BRENDAN BENSON My Old, Familiar Friend Making a solo detour from the Raconteurs, Benson displays some killer power-pop instincts. Take that, Jack White.
MATT HIRES Take Us to The Start On the opening cut of his debut, Hires requests, "Honey, Let Me Sing You a Song." With his folky pop and aching croon, how could you deny him?
THIRD EYE BLIND Ursa Major It's been six years since the last Third Eye Blind album, but don't expect any major developments from the pop-rockers. Still, this is a solid comeback effort.
The dance-punks have blasted into the Top 10 with "Good Girls Go Bad." We chatted with frontman Gabe Saporta, 29.
ON SINGING "GOOD GIRLS" WITH LEIGHTON MEESTER I was like, "Um, this is Blair Waldorf. I'm just some scummy dude. I'm not going to tell her what to do." But Leighton was awesome. I'm a huge Gossip Girl fan. I got into it [after] one of our fans brought me the first-season box set. I started blogging about how I loved it.

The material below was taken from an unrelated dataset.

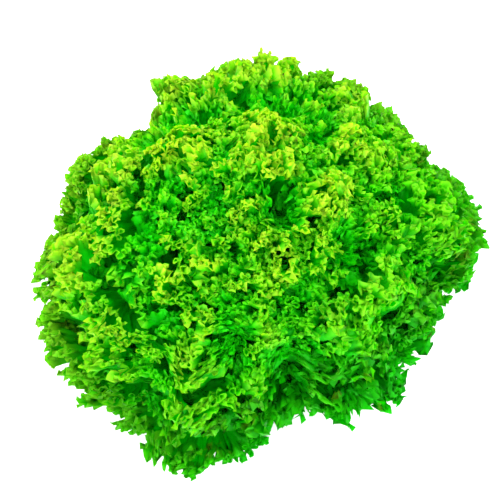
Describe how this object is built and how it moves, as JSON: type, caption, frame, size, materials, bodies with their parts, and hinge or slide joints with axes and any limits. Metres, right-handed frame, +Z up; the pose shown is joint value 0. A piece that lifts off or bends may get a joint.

ON LABEL HEAD PETE WENTZ He's been my friend forever. We started out together. Fall Out Boy went through the roof, but my old band didn't work. Pete is still the same dude. And he and Ashlee are a great couple. When I hang with them, it's all love.
ON WRITING WITH KARA DIOGUARDI I didn't know who Kara was. She hadn't been on American Idol yet. The label told me she's a top-line writer. I was like, "What? She's a topless writer?" But we totally vibed.
ON PREFERRING GOOD GIRLS OVER BAD I've always liked innocent girls. Not because I want to corrupt them, but because I feel like they'll wash away my sins.